Cao, Hongxia, Willem Vervoort, R., Dabney, Seth M.
Hydrological processes 2011 v.25 no.24 pp. 3774
hydrologic models, land use, rain, runoff, soil water, storms, variance, New South Wales
The curve number method is a simple one parameter (the curve number) rainfall runoff model. While its theoretical underpinning has been questioned it remains a powerful hydrological tool in the absence of detailed data and is therefore used extensively in hydrological models. This study aims to characterize the variation in maximum retention values (S), which underlie curve numbers, for a range of agricultural treatments across a large spatial area in New South Wales (NSW), Australia. The data used for the analysis spans several decades of rainfall runoff observations. A range of different derivation methods result in variation in mean and variance of S. In particular, methods that emphasize the larger storms result in greater S and thus lower runoff.
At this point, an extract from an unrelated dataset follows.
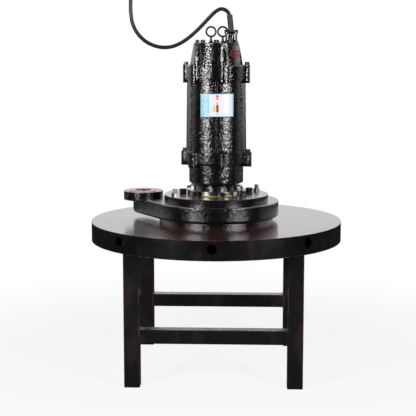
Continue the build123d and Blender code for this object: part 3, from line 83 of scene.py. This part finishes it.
# The cable leaves the boot, loops over to the left, hangs and rises to its hanger.
cable = {
    "radius": 0.0075,
    "length": 0.651,
    "roundness": 6,  # bevel steps
    "steps": 10,  # along each span
    "route": [
        (0.055, -0.020, 1.394), (0.052, -0.020, 1.415), (0.0395, -0.019, 1.4305),
        (0.018, -0.017, 1.437), (-0.004, -0.015, 1.4255), (-0.028, -0.012, 1.4015),
        (-0.066, -0.009, 1.361), (-0.113, -0.006, 1.319), (-0.160, -0.004, 1.292),
        (-0.201, -0.002, 1.2845), (-0.241, -0.001, 1.290), (-0.281, 0.0, 1.3085),
        (-0.3135, 0.0, 1.341), (-0.3325, 0.0, 1.380), (-0.3375, 0.0, 1.420),
        (-0.338, 0.0, 1.458), (-0.3365, 0.0, 1.492), (-0.3345, 0.0, 1.524),
    ],
}


def makeCable():
    curve = bpy.data.curves.new("powerCable", "CURVE")
    curve.dimensions = "3D"
    curve.bevel_depth = 1.0  # the points carry the radius, which keeps the curve's own box true
    curve.bevel_resolution = cable["roundness"]
    curve.resolution_u = cable["steps"]
    curve.use_fill_caps = True
    spline = curve.splines.new("NURBS")
    spline.points.add(len(cable["route"]) - 1)
    for point, place in zip(spline.points, cable["route"]):
        point.co = (*place, 1.0)
        point.radius = cable["radius"]
    spline.order_u = 3  # after the points, or it stays straight
    spline.use_endpoint_u = True
    piece = bpy.data.objects.new("powerCable", curve)
    bpy.context.scene.collection.objects.link(piece)
    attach(piece, "aerator_frame")
    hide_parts("cable")
    return piece


makeCamera()
powerCable = makeCable()
print("camera and cable made")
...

For larger spatial scales, emphasis on larger storms gives more reliable estimates of S. Systematic variation in S arises from variations in treatment, pre‐runoff soil moisture, rainfall depth, and variations in cover. On the basis of the analysis, a table of curve number values for different land uses found in NSW is presented. The resulting distributions of S and curve numbers provide guidance for rainfall runoff modelling studies in the agricultural important areas of NSW.